Work to complete. Go through the entries below and collect each line with the string "from" in it.

+++ Data to process +++

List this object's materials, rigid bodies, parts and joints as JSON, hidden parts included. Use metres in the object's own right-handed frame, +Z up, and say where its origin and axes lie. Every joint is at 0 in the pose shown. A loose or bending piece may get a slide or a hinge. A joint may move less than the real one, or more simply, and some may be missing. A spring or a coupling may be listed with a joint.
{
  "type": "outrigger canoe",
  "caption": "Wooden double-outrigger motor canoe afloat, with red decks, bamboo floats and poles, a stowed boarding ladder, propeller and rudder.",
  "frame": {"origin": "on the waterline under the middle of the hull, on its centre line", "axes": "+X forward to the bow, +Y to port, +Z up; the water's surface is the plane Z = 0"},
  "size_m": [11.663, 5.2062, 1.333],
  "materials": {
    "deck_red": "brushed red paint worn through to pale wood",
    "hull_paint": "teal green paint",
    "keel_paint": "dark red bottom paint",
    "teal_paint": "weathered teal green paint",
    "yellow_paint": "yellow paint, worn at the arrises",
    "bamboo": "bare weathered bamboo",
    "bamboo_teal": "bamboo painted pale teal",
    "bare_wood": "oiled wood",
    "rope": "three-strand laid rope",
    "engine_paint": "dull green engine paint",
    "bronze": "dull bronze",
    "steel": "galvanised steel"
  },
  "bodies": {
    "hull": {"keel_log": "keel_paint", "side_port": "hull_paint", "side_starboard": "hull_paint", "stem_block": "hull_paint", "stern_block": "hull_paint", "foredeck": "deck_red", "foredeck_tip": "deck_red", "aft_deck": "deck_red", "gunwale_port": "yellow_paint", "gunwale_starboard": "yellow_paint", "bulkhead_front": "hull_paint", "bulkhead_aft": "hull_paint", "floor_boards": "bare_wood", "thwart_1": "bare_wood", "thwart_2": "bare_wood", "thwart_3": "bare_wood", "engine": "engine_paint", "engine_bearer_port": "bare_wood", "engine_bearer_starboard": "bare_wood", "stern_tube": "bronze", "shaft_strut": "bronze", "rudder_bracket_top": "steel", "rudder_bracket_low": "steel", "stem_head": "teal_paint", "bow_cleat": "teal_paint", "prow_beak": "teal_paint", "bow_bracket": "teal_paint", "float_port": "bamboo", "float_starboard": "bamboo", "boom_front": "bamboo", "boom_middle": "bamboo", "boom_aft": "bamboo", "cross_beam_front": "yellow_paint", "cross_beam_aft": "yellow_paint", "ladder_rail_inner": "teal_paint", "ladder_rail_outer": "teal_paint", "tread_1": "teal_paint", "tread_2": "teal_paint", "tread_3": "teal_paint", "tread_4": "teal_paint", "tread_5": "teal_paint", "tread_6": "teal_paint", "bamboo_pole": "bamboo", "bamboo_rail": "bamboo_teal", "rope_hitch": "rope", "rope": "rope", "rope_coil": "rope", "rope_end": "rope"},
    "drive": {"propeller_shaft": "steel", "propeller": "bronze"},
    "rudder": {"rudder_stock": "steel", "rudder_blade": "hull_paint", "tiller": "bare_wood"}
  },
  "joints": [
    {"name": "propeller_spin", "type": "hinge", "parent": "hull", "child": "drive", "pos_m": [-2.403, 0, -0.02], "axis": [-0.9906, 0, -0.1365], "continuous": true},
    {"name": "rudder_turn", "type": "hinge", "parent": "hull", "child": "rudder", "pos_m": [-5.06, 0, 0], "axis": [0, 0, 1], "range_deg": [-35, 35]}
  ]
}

+++
+++ Data to process +++

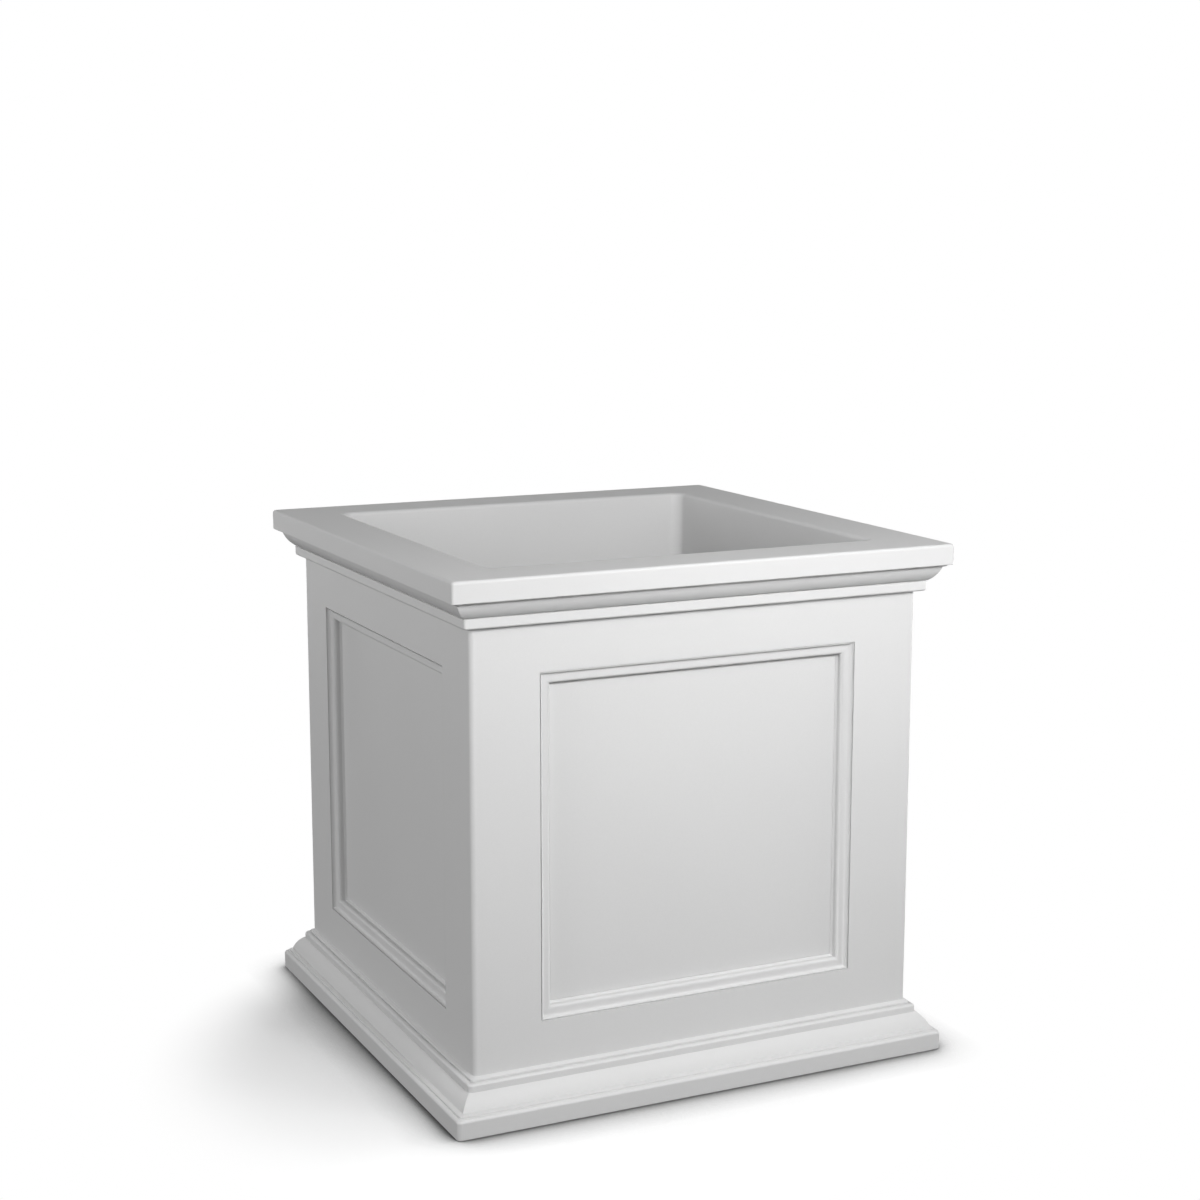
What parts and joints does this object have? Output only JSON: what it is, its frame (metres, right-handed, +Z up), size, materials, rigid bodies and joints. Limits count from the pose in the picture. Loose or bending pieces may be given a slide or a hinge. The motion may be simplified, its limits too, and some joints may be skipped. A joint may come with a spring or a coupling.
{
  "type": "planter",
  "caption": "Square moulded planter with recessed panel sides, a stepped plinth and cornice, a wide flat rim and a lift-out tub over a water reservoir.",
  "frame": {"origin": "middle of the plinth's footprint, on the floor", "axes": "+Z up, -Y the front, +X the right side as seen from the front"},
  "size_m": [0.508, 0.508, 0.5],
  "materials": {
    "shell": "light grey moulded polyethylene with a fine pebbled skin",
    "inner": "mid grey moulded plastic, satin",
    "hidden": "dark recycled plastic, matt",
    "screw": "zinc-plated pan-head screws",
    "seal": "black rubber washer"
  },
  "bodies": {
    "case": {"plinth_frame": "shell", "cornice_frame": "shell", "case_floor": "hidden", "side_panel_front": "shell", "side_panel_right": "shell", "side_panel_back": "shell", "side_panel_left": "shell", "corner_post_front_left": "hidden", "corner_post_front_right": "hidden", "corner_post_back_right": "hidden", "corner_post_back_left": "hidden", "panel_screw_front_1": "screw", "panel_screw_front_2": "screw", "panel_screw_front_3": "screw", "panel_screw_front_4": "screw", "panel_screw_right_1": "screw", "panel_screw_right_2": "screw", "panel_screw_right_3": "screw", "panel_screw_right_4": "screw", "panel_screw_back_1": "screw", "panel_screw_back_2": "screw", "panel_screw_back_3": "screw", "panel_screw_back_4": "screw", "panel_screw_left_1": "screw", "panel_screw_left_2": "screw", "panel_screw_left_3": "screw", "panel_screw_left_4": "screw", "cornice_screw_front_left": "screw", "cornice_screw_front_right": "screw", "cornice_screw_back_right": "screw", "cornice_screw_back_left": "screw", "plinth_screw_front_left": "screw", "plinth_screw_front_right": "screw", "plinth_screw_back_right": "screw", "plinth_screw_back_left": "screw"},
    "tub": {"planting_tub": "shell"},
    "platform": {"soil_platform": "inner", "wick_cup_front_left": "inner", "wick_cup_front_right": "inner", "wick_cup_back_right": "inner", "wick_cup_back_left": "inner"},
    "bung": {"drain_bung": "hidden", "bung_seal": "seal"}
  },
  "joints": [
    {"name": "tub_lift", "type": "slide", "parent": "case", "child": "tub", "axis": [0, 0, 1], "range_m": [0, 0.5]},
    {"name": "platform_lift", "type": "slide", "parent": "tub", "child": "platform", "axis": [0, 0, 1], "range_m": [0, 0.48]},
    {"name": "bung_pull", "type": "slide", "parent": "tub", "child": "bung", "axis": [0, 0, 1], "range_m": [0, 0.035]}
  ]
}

+++
+++ Data to process +++

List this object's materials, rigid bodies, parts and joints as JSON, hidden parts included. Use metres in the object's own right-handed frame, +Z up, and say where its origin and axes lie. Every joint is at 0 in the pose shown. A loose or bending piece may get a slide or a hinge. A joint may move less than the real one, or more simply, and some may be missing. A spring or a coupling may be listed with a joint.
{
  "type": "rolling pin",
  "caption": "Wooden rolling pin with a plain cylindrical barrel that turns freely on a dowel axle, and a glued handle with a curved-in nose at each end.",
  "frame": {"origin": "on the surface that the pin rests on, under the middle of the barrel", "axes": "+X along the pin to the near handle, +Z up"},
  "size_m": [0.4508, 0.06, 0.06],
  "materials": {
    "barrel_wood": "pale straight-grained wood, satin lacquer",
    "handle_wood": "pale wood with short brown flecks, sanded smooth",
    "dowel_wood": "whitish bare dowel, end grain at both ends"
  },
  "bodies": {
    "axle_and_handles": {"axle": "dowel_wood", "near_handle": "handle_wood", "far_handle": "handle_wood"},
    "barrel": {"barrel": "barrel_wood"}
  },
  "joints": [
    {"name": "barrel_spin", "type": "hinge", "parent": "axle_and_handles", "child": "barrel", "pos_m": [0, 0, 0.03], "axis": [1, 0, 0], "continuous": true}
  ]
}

+++

Solution to this problem.
What parts and joints does this object have? Output only JSON: what it is, its frame (metres, right-handed, +Z up), size, materials, rigid bodies and joints. Limits count from the pose in the picture. Loose or bending pieces may be given a slide or a hinge. The motion may be simplified, its limits too, and some joints may be skipped. A joint may come with a spring or a coupling.
  "frame": {"origin": "middle of the plinth's footprint, on the floor", "axes": "+Z up, -Y the front, +X the right side as seen from the front"},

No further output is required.